### Directive
Restate word for word the lines of the records below, starting at the line that contains "for item in" and ending at the line that contains "if empty is", with both of those lines included and nothing else.

:: The records ::

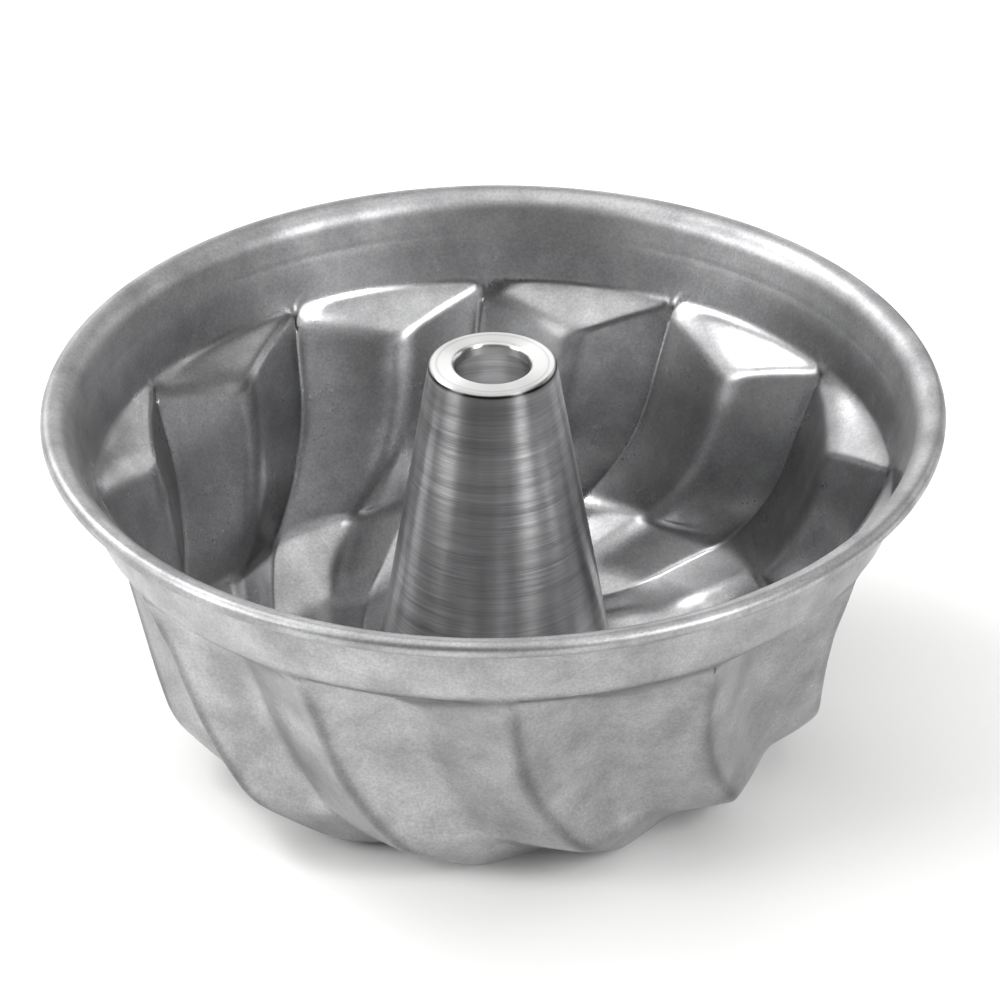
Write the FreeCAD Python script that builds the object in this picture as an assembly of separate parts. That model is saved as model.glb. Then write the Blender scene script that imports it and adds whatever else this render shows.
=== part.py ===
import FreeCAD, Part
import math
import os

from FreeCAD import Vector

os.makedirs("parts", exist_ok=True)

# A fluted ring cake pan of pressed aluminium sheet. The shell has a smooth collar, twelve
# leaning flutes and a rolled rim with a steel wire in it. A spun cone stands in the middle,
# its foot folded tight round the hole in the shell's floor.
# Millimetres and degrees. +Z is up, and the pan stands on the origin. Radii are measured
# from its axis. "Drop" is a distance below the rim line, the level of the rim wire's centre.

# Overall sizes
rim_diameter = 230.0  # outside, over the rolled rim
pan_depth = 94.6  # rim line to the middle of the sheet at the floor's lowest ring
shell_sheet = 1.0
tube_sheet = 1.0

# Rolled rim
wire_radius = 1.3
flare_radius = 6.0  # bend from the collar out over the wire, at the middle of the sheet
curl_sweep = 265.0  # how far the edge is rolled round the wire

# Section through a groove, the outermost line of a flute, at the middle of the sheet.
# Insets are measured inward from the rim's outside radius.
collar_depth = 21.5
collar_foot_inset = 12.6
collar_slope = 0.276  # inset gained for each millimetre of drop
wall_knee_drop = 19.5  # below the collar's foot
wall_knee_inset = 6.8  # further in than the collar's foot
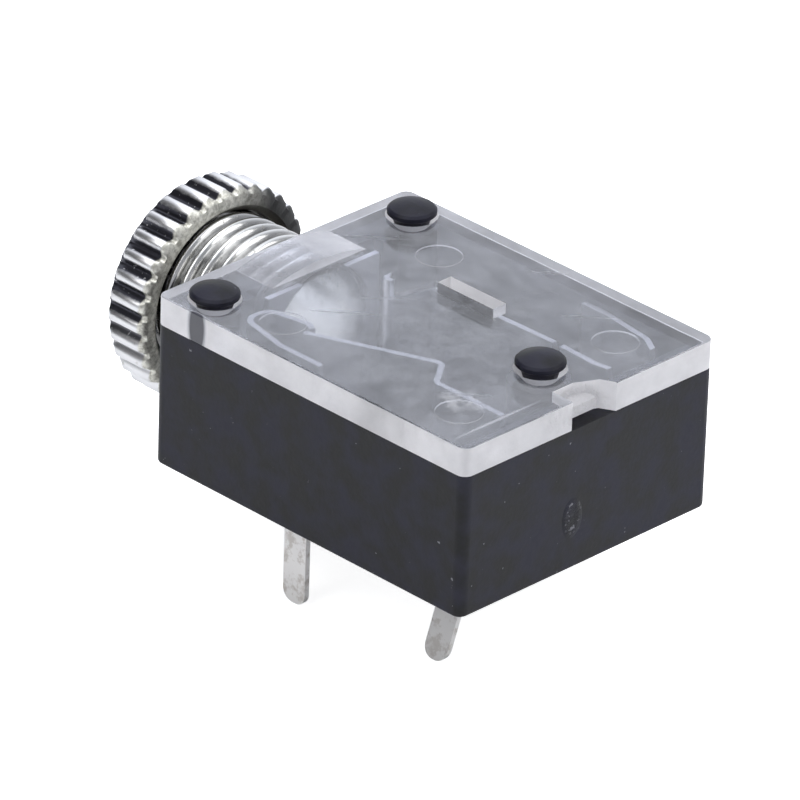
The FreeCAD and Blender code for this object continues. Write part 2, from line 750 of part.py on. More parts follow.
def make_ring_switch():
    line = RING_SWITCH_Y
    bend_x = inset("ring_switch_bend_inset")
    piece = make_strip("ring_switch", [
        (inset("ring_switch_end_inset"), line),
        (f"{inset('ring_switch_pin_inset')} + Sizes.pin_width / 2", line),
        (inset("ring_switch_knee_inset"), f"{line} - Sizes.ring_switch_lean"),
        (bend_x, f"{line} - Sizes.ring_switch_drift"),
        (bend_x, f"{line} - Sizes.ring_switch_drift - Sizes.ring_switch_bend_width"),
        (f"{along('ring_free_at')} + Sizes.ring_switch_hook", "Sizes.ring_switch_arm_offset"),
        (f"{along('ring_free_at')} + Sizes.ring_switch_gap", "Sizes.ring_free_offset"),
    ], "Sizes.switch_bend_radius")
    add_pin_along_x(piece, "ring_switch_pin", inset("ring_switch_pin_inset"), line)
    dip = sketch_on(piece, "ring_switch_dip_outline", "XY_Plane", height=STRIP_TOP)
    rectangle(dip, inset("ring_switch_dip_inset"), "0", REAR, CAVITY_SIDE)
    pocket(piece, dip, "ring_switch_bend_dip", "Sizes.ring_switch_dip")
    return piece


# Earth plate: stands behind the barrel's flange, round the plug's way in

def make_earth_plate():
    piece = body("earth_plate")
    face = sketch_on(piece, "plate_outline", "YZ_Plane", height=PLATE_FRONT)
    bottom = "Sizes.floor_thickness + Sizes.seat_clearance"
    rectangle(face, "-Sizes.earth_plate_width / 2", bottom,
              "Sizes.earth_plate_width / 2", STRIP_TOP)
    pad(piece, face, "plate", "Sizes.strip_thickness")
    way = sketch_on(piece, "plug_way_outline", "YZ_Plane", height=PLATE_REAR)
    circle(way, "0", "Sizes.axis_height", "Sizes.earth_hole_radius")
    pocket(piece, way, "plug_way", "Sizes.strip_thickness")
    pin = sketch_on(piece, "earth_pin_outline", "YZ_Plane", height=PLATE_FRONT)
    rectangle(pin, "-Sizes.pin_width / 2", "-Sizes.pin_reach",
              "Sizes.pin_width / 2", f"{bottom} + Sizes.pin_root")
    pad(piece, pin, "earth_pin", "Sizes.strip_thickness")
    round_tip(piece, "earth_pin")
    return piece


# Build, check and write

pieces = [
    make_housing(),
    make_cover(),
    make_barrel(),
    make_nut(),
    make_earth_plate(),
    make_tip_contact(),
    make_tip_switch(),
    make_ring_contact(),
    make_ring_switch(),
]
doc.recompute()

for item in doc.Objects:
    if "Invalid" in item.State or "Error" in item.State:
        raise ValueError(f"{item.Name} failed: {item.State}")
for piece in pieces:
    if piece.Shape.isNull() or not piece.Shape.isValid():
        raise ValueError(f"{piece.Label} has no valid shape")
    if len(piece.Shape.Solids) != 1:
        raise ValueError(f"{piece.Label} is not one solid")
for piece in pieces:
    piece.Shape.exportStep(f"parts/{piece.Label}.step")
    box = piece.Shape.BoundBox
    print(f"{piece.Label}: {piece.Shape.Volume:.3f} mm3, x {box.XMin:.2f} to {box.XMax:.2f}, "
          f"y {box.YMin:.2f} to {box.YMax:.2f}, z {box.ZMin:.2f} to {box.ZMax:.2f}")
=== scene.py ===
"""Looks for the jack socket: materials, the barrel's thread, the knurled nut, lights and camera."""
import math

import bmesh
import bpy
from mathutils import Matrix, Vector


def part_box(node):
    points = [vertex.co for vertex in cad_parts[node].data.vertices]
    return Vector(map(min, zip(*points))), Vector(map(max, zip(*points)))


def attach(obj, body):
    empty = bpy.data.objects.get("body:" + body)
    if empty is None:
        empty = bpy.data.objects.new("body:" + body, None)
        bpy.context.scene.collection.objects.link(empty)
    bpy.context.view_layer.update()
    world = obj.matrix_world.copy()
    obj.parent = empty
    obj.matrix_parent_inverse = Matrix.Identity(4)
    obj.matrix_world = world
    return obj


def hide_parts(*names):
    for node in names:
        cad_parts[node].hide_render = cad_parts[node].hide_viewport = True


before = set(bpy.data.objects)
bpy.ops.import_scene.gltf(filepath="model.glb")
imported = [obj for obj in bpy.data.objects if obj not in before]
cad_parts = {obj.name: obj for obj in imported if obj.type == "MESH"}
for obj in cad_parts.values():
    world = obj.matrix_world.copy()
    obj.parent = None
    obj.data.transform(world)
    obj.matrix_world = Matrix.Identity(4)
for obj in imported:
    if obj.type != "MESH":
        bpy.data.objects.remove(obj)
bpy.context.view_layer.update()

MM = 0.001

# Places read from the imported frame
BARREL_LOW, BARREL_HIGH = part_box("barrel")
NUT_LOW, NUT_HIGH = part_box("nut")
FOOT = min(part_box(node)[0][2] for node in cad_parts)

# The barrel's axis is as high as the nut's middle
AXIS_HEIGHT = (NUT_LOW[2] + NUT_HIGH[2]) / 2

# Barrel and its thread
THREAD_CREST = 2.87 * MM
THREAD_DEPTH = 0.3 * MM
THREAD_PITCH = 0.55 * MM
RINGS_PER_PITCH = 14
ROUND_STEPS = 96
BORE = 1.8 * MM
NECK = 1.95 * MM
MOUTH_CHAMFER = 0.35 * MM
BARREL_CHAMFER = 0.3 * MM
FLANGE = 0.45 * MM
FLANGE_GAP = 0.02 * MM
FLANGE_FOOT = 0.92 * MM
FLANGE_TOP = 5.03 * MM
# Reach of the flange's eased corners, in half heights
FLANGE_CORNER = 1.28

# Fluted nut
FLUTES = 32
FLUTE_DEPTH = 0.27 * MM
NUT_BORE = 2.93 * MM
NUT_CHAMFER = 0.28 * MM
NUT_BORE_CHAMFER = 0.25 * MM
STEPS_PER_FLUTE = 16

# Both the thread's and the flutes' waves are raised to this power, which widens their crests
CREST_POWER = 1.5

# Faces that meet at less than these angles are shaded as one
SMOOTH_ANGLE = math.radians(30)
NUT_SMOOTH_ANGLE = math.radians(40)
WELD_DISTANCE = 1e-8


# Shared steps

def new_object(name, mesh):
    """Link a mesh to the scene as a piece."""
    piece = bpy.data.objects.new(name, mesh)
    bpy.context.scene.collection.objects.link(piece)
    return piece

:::

### Written answer
for item in doc.Objects:
    if "Invalid" in item.State or "Error" in item.State:
        raise ValueError(f"{item.Name} failed: {item.State}")
for piece in pieces:
    if piece.Shape.isNull() or not piece.Shape.isValid():
        raise ValueError(f"{piece.Label} has no valid shape")
    if len(piece.Shape.Solids) != 1:
        raise ValueError(f"{piece.Label} is not one solid")
for piece in pieces:
    piece.Shape.exportStep(f"parts/{piece.Label}.step")
    box = piece.Shape.BoundBox
    print(f"{piece.Label}: {piece.Shape.Volume:.3f} mm3, x {box.XMin:.2f} to {box.XMax:.2f}, "
          f"y {box.YMin:.2f} to {box.YMax:.2f}, z {box.ZMin:.2f} to {box.ZMax:.2f}")
=== scene.py ===
"""Looks for the jack socket: materials, the barrel's thread, the knurled nut, lights and camera."""
import math

import bmesh
import bpy
from mathutils import Matrix, Vector


def part_box(node):
    points = [vertex.co for vertex in cad_parts[node].data.vertices]
    return Vector(map(min, zip(*points))), Vector(map(max, zip(*points)))


def attach(obj, body):
    empty = bpy.data.objects.get("body:" + body)
    if empty is None:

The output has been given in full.